We’re in the home stretch!!!

First, though, let’s backtrack!!

Here are…the 30s, 40s, 50s, 60s, 70s, 80s and 90s. Now…where was we?

#30. Janet Jackson | Janet Jackson’s Rhythm Nation 1814

Released: 9/19/89 | RIAA certification: 6X Platinum

Fun Fact: 1814? “R” is the 18th letter of the alphabet, “N” is the 14th.

Janet Jackson’s Rhythm Nation 1814 is the only album to have seven top five Billboard hits. ‘Nuff said.

Okay, I’ll expand a bit. What makes Rhythm Nation so interesting is that Janet could’ve very well done “Control II”, and it probably would’ve been excellent. She, Jimmy Jam, and Terry Lewis could’ve come back a few years later and built off a similar theme; a growing young woman with an edge. Instead, showing true growth, Jackson went a little left. Though the sounds aren’t all that different, the theme is. Janet is thinking socially consciously and while not every song has a socially conscious theme, because of the strong title track as well as “State Of The World”, the album takes on a serious feel. But there are still catchy pop songs like “Escapade”, “Alright”, and “Miss You Much” which make sure that we remember Miss Jackson.

She also foreshadowed her next record with the ”Love Will Never Do (Without You)” video. Holy cow, Janet. We all wanted to marry you. (GG)

#29. Bruce Springsteen | Tunnel Of Love

Released: 10/2/87 | RIAA certification: 3X Platinum

Fun Fact: The video for “Brilliant Disguise,” which contained no edits and was shot in a continuous take, won an MTV Video Music Award for Best Editing.
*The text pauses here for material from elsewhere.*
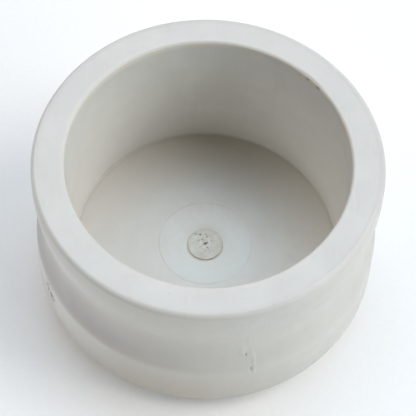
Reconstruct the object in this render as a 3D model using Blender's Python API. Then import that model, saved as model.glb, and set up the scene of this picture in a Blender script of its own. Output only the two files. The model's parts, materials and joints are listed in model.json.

Because I’m lazy, and because I don’t think I’ll ever say it better than I already did on this site, here’s what I had to say about Tunnel of Love a couple of months ago during a rundown of Bruce’s studio recordings: “Never content with making the same album twice, Bruce has reminded us time and again that after the good times comes the hangover; written and recorded in the final year of a turbulent marriage, Bruce once again narrows his focus, this time excavating romantic love for all the insecurities and peccadilloes contained therein. It’s a courageous follow-up to a blockbuster record, something this inward and probing – and sad, so unbearably sad at times that it’s hard to take, as on “One Step Up”, a work of devastating beauty that sifts through the wreckage of a loveless marriage. Grudging acceptance is reached on “When You’re Alone”, and the devious, often-barbed machinations of deceptive lovers are starkly examined on “Brilliant Disguise” and “Two Faces”. Frustration and stubbornness raise their heads early on (the ferocious “Spare Parts”, for example) and slip, like dueling hydra heads, around the album’s narrative; musically, Tunnel of Love is rooted in its time, but never imprisoned by it, late-’80s production tactics never choking the life out of one of Bruce’s most incisive sets to date. It’s such a personal, desperate record that it never misses the E Street Band; in fact, it functions better without it, its bruised restraint benefiting from the minimalist approach. Euphoria is never the name of the game on Tunnel of Love, and the result is one of the greatest break-up records ever recorded.” Yeah, that’s about right. – Drew

#28. Bruce Springsteen | Nebraska

Released: 9/30/82 | RIAA certification: Platinum

Fun Fact: CBS Records president Walter Yetnikoff derisively referred to Nebraska as Omaha, and thought the album would kill Springsteen’s career.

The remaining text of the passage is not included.